Date: Mon, 13 Nov 2023 02:25:02 +0200
User-agent: Mozilla/5.0 (X11; Linux x86_64; rv:102.0) Gecko/20100101 Thunderbird/102.13.0

On 13/11/2023 01:14, João Távora wrote:
On Sun, Nov 12, 2023 at 10:09 PM Dmitry Gutov <dmitry@gutov.dev> wrote:

So it seems on par with the hand-written version (byte-compiled, too)
that hardcodes the test function.

Curiously, though, if I make list2 longer (e.g. 12 elements rather than
6), then my/set-difference starts to win noticeably (0.166 vs 0.200).

I have a suspicion, I'll see what I can do.

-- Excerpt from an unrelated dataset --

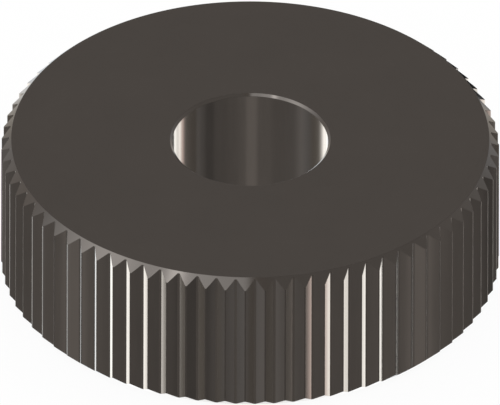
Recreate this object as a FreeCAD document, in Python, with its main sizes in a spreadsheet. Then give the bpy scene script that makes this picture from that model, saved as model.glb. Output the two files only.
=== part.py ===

More importantly, there's an important takeaway here.  Your
results seem to show that regardless of the alternative (cl-lib
or hand-rolled) the solution with Emacs's current recommended
sequence processing library is nearly 6 times slower in a
real-world use-case.

Note that it's still the difference for the case where the "business logic" (the filtering predicate or whatever) doesn't do anything. Although certain order-of-magnitude differences are worrying.

Maybe seq.el can be made faster too?  Who knows, but it seems
difficult without breaking at least some of its defgeneric-based
contract.

I was wondering whether you tried looking into seq.el's performance problems. It being slower on shorter lists is quite expected: if the type dispatch has non-negligible overhead, that should be most noticeable when the rest of the work is small.

The case with longer lists and other data structures should be possible to improve, though. As long as the type dispatch only happens once per sequence, and not for each element.

I'll keep the real-world case as-is (code in project--vc-list-files)
both because the result with cl-nset-difference is still a little
slower, and because it's slower in all released emacsen, but it
definitely becomes an option.

Not that I think it's worth it just for this, but isn't cl-lib.el a
:core package?

It's not: the version in ELPA is a small backward-compatibility shim for older emacsen.